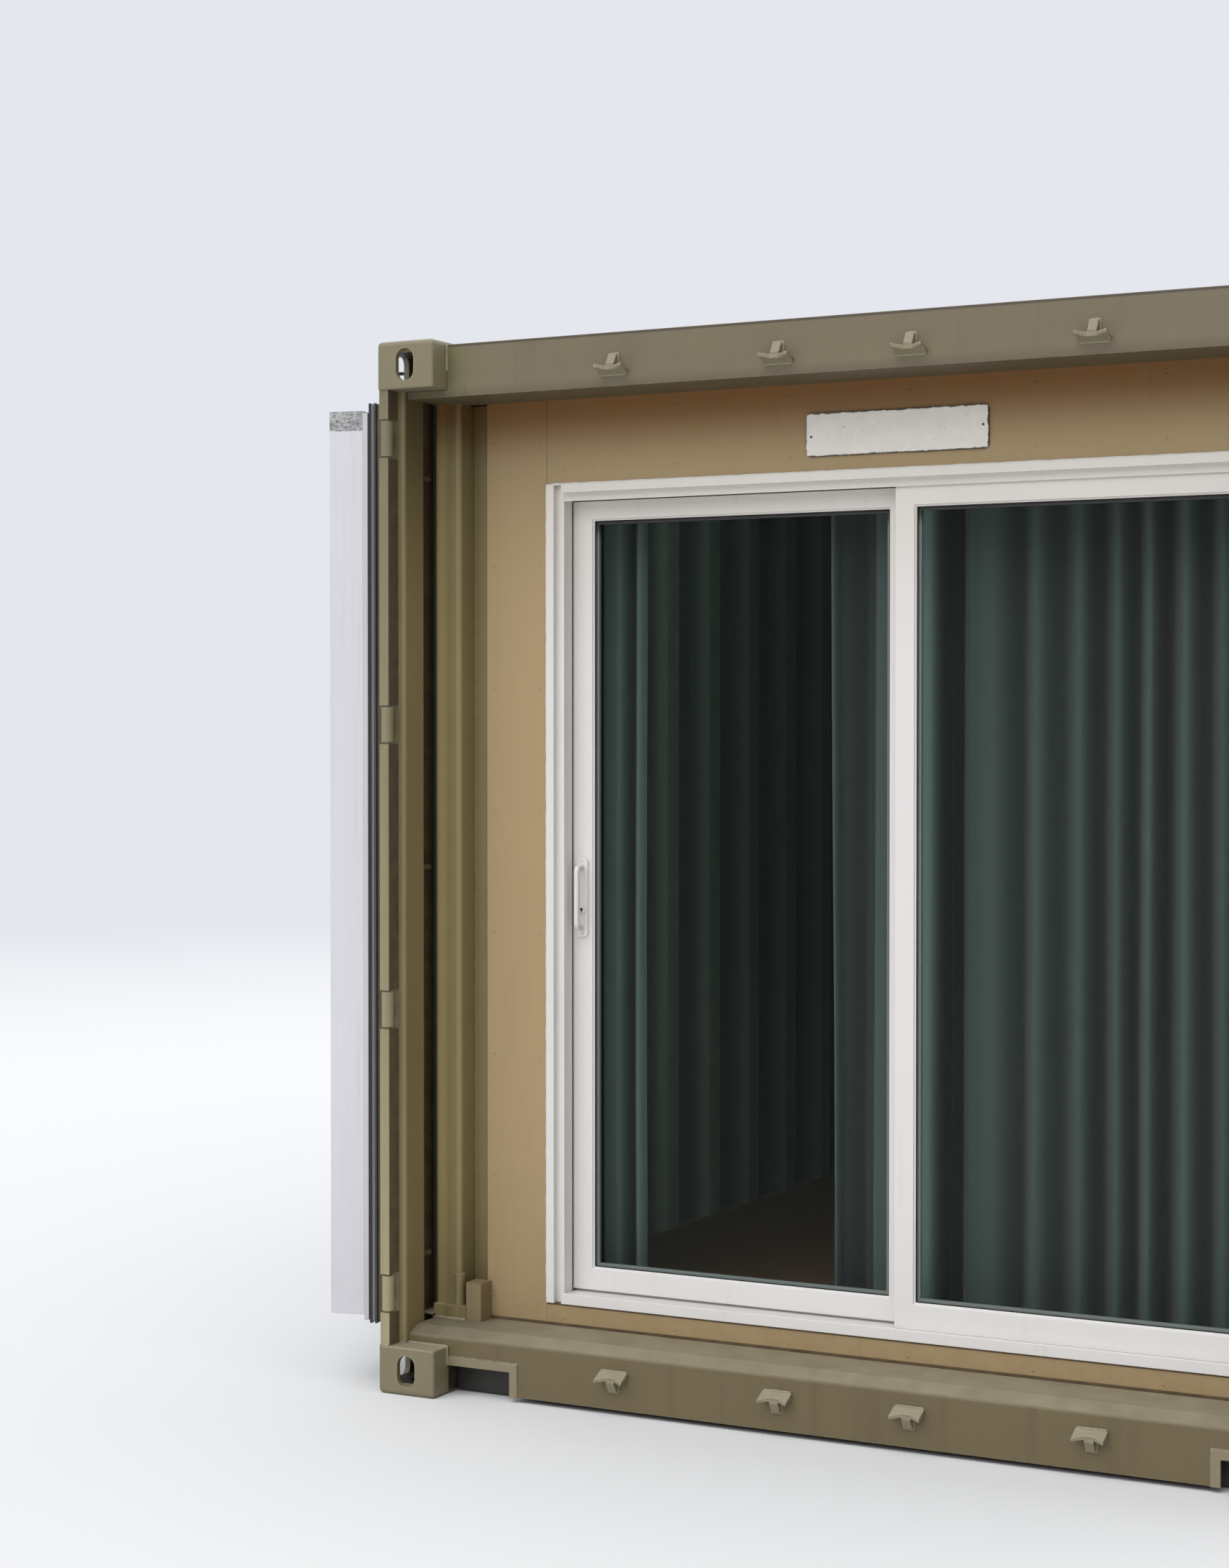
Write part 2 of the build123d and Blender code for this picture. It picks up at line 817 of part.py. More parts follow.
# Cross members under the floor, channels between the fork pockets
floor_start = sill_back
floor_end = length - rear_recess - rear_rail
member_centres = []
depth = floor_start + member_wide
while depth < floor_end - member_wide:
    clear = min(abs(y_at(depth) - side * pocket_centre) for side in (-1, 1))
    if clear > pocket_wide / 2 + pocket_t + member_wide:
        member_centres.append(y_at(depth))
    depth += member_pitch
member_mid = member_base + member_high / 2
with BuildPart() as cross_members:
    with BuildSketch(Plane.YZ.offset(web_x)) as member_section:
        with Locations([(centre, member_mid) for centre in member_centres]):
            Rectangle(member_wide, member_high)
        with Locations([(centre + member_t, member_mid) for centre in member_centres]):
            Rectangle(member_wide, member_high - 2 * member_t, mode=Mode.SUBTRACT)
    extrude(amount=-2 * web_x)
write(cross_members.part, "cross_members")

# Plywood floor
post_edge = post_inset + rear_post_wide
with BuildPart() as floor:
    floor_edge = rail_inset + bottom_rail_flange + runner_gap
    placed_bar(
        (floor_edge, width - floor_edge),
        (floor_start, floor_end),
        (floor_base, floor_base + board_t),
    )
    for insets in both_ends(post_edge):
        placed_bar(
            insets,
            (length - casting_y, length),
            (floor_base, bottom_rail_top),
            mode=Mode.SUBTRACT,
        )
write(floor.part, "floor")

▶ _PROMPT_
Write the complete data out, exactly as above.

▶ _RESPONSE TO THIS EXERCISE_
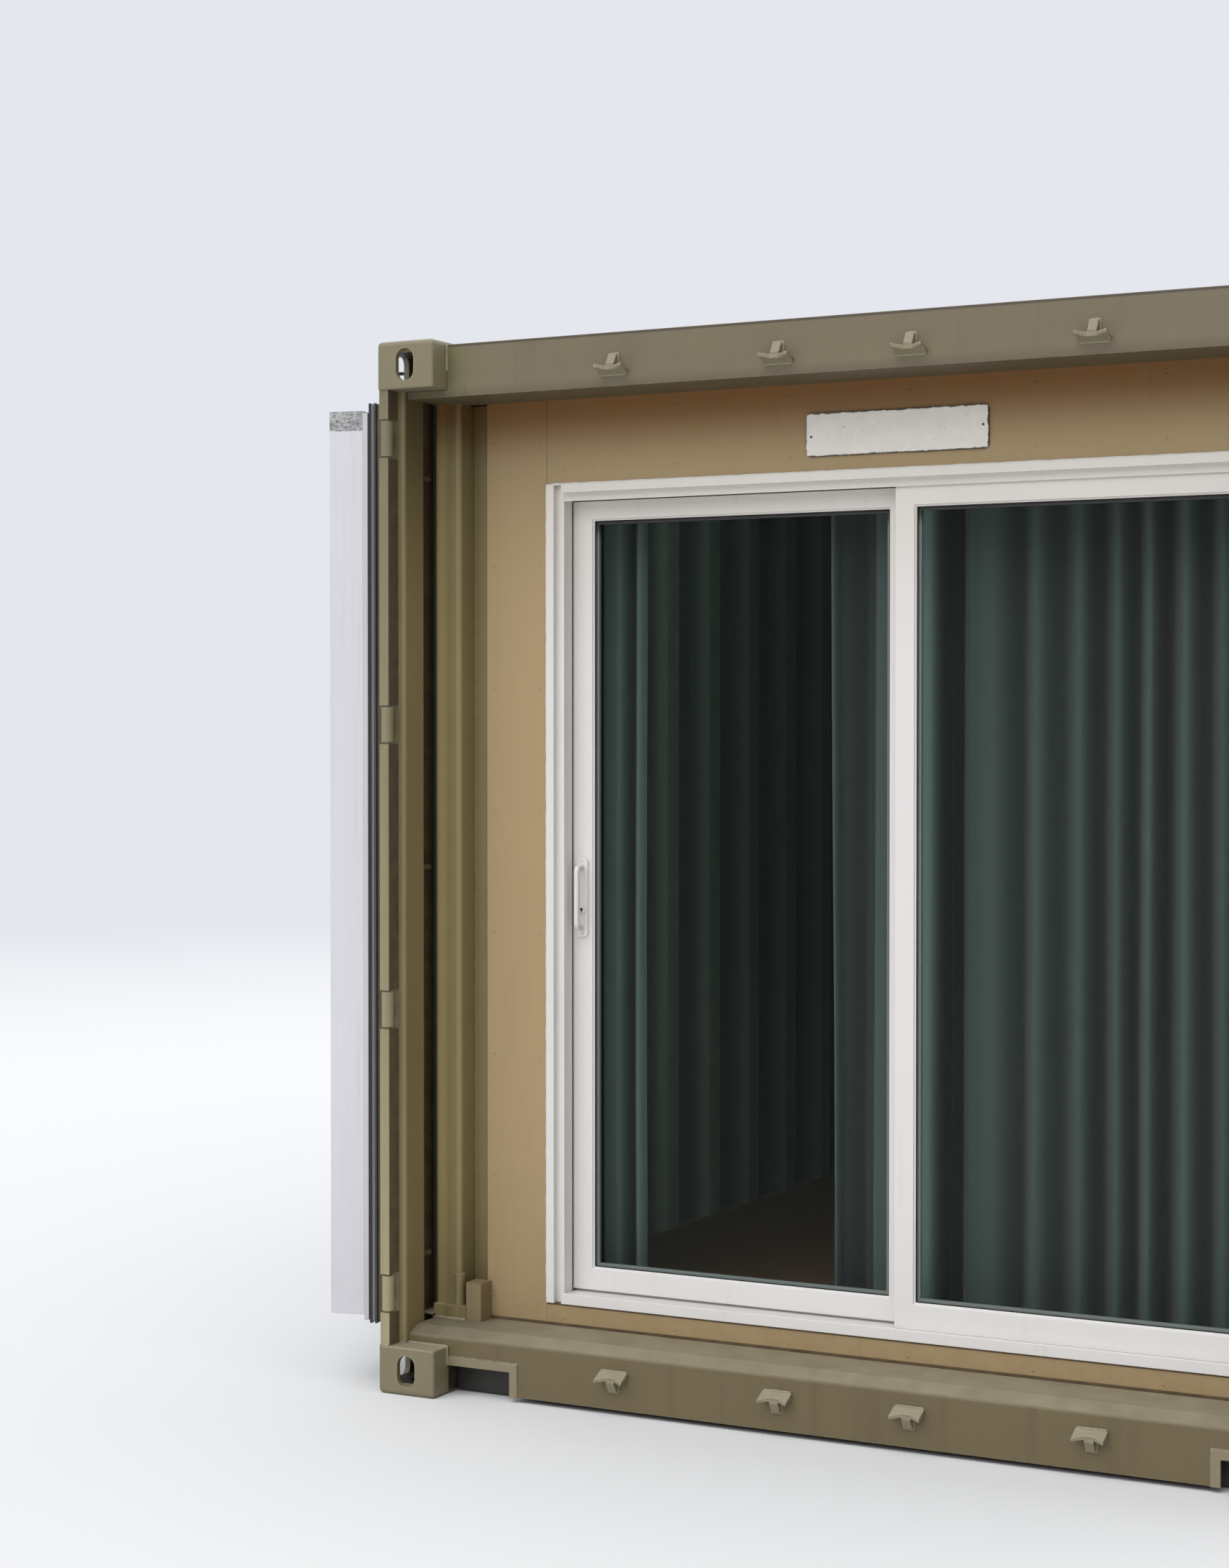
Write part 2 of the build123d and Blender code for this picture. It picks up at line 817 of part.py. More parts follow.
# Cross members under the floor, channels between the fork pockets
floor_start = sill_back
floor_end = length - rear_recess - rear_rail
member_centres = []
depth = floor_start + member_wide
while depth < floor_end - member_wide:
    clear = min(abs(y_at(depth) - side * pocket_centre) for side in (-1, 1))
    if clear > pocket_wide / 2 + pocket_t + member_wide:
        member_centres.append(y_at(depth))
    depth += member_pitch
member_mid = member_base + member_high / 2
with BuildPart() as cross_members:
    with BuildSketch(Plane.YZ.offset(web_x)) as member_section:
        with Locations([(centre, member_mid) for centre in member_centres]):
            Rectangle(member_wide, member_high)
        with Locations([(centre + member_t, member_mid) for centre in member_centres]):
            Rectangle(member_wide, member_high - 2 * member_t, mode=Mode.SUBTRACT)
    extrude(amount=-2 * web_x)
write(cross_members.part, "cross_members")

# Plywood floor
post_edge = post_inset + rear_post_wide
with BuildPart() as floor:
    floor_edge = rail_inset + bottom_rail_flange + runner_gap
    placed_bar(
        (floor_edge, width - floor_edge),
        (floor_start, floor_end),
        (floor_base, floor_base + board_t),
    )
    for insets in both_ends(post_edge):
        placed_bar(
            insets,
            (length - casting_y, length),
            (floor_base, bottom_rail_top),
            mode=Mode.SUBTRACT,
        )
write(floor.part, "floor")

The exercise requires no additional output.